We trained and tuned a full range of model types including: Linear Regression, Ridge Regression, Lasso, Random Forest, Tree Bag, CTree, Classification and Regression Tree (CART), Multivariate Adaptive Regression Splines (MARS), K-Nearest Neighbors (KNN) and Support Vector Machine (SVM).

We chose a model that minimized error (measured as root mean squared error or RMSE) and maximized predictive value (measured as \(R^2\) R-squared). The Random Forest model achieved this. The Random Forest regression model is a machine learning technique that randomly leaves out candidate features from each decision tree split, run on multiple iterations. In doing so, it “decorrelates” the trees, such that the averaging process can reduce the variance of the resulting models.

The accuracy measures, RMSE, \(R^2\), and MAE, for all of the models tested are presented in the Table 4. It is ordered by the lowest (best) RMSE to highest and thus from best predictive performance to worst.

Random Forest Model

Top 10 Variables in the Random Forest Model by Importance Score

We ranked the top-ten most important variables in determining pH according to the Random Forest Model. They are shown in the Table 5.

Variable Importance Scores
%IncMSE IncNodePurity
Mnf.Flow 0.01220 6.7313
Usage.cont 0.00579 4.5364
Bowl.Setpoint 0.00538 2.7553
Temperature 0.00259 2.6779
Carb.Rel 0.00380 2.4227
Filler.Level 0.00314 2.3245
Balling.Lvl 0.00311 2.1875
Oxygen.Filler 0.00262 2.1504
Alch.Rel 0.00382 2.0364
Carb.Pressure1 0.00126 1.8438

Sample Decision Tree

For comparison we also plotted a decision tree diagram which gave us similar results with the top three predictors also taking the top 3 nodes in the tree.
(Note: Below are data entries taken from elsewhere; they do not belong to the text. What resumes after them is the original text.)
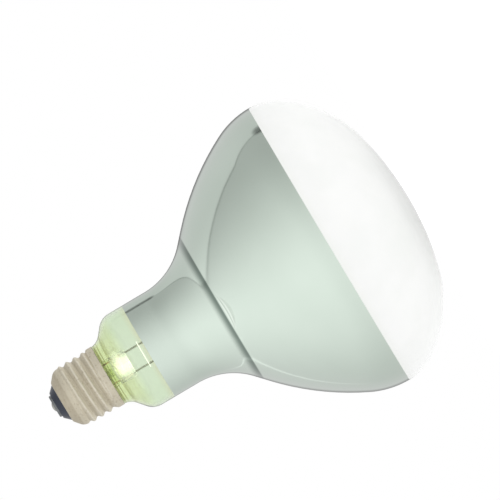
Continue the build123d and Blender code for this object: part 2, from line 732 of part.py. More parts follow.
def arc_tube_pieces():
    """The quartz tube and everything sealed in it."""
    rod = ELECTRODE_DIAMETER / 2
    pin = PIN_DIAMETER / 2
    void_top = BODY_TOP - ARC_TUBE_WALL
    void_base = BODY_BASE + ARC_TUBE_WALL
    upper_tip = void_top - ELECTRODE_REACH
    lower_tip = void_base + ELECTRODE_REACH
    upper_coil = upper_tip + COIL_SETBACK
    lower_coil = lower_tip - COIL_SETBACK - ELECTRODE_COIL_LENGTH
    sealed = {
        "main_electrode_upper": post(MAIN_OFFSET, 0, rod, upper_tip, UPPER_FOIL_BASE),
        "main_electrode_lower": post(0, 0, rod, LOWER_FOIL_TOP, lower_tip),
        "starting_probe": post(PROBE_OFFSET, 0, PROBE_DIAMETER / 2, void_top - PROBE_REACH, UPPER_FOIL_BASE),
        "main_foil_upper": foil(MAIN_OFFSET, MAIN_FOIL_WIDTH, UPPER_FOIL_BASE),
        "probe_foil": foil(PROBE_OFFSET, PROBE_FOIL_WIDTH, UPPER_FOIL_BASE),
        "main_foil_lower": foil(0, MAIN_FOIL_WIDTH, LOWER_FOIL_BASE),
        "main_pin_upper": post(MAIN_OFFSET, 0, pin, UPPER_FOIL_TOP, PIN_TOP),
        "probe_pin": post(PROBE_OFFSET, 0, pin, UPPER_FOIL_TOP, PROBE_PIN_TOP),
        "main_pin_lower": post(0, 0, pin, LOWER_PIN_END, LOWER_FOIL_BASE),
    }
    quartz = arc_tube()
    for piece in sealed.values():
        quartz -= piece
    coils = {
        "electrode_coil_upper": electrode_coil(MAIN_OFFSET, upper_coil),
        "electrode_coil_lower": electrode_coil(0, lower_coil),
    }
    return {"arc_tube": quartz, **sealed, **coils}


def cap_pieces(lead):
    """The screw cap with its insulator, contact, solder and cement."""
    shell = screw_shell()
    return {
        "screw_shell": shell,
        "cap_insulator": cap_insulator(),
        "centre_contact": centre_contact(),
        "contact_solder": contact_solder(),
        "side_solder": side_solder(shell, lead),
        "basing_cement": basing_cement(lead),
    }


leads = lead_pieces()
lamp = {
    **glass_pieces(leads),
    **leads,
    **mount_pieces(),
    **arc_tube_pieces(),
    **cap_pieces(leads["outer_lead_side"]),
}
os.makedirs("parts", exist_ok=True)
for name, solid in lamp.items():
    export_step(solid, f"parts/{name}.step")
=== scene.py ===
import json
import math

import bpy
from mathutils import Matrix, Vector


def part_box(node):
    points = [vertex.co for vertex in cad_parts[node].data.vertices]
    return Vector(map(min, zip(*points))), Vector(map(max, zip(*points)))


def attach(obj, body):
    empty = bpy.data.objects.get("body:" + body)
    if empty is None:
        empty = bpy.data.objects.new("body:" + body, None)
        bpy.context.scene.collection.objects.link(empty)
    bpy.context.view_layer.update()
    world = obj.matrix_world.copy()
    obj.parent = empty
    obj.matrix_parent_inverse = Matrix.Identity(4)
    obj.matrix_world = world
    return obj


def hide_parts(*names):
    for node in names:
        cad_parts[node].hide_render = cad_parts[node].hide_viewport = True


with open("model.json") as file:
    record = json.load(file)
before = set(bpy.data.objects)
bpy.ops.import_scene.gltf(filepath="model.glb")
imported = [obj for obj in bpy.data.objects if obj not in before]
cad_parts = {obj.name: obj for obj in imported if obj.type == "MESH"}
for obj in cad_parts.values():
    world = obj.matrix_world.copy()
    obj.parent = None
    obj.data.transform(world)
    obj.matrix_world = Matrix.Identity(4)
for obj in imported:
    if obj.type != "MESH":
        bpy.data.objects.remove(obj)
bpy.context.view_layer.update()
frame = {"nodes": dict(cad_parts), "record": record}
MM = 0.001

# Where the photograph shows the lamp, in pixels of its 500 x 500 frame
IMAGE_SIZE = 500
RIM_PIXEL = (329.0, 244.0)
PIXELS_PER_METRE = 2485.0
AXIS_ANGLE = math.radians(30.7)

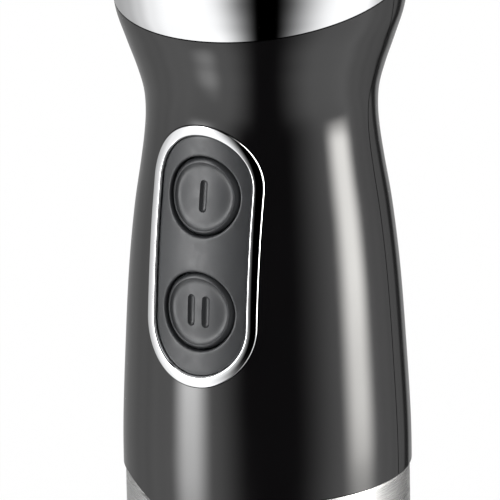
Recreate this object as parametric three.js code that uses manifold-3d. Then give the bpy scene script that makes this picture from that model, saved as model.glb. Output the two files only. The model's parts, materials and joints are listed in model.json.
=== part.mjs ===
// Immersion blender: a motor handle with two buttons on a detachable steel blending foot.
// Millimetres, +Z up, origin on the table under the middle of the bell, front towards -Y.

import * as THREE from 'three';
import { mergeVertices } from 'three/addons/utils/BufferGeometryUtils.js';
import Module from 'manifold-3d';

const wasm = await Module();
wasm.setup();

// ---------------------------------------------------------------- driving dimensions

const GAP = 0.3; // clearance between neighbouring pieces
const TRIM_GAP = 0.2; // finer clearance round the button panel
const ROUND = 24; // facets round the casings
const SMALL_ROUND = 12; // facets round shafts, bushes and other small turned pieces

// Blending foot
const BELL_RADIUS = 33;
const BELL_WALL = 1.6;
const BELL_HEIGHT = 44;
const WINDOW_WIDTH = 18;
const WINDOW_HEIGHT = 9;
const WINDOW_MIDDLE = 12;
const TUBE_RADIUS = 14.5;
const TUBE_WALL = 1.2;
const FOOT_LENGTH = 200; // from the bell's rim to where the motor handle begins
const COLLAR_LENGTH = 18; // straight top of the tube, above its flare
const FLARE_LENGTH = 62;
const SOCKET_DEPTH = 20; // how far the handle's nose reaches into the foot
const SOCKET_RADIUS = 22.8;
const BUSH_RADIUS = 7;
const BUSH_LENGTH = 10.5;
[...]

The decision tree below is one snapshot of what a random forest model might look like. Here, we can observe that the most critical factor Mnf.Flow is at the top and largely negative values are associated with higher pH. To achieve lower pH we have Usage.cont >= 23, Carb.Rel < 5.6, Bowl.Setpoint < 95 and Oxygen.Filler < 0.027 resulting in a pH of approximately 8.2.

It’s notable, however, that the tree only predicts pH levels in the middle of it’s range. PH in our dataset ranges from 7.88 to 9.36 however our tree only predicts from 8.2 to 8.7.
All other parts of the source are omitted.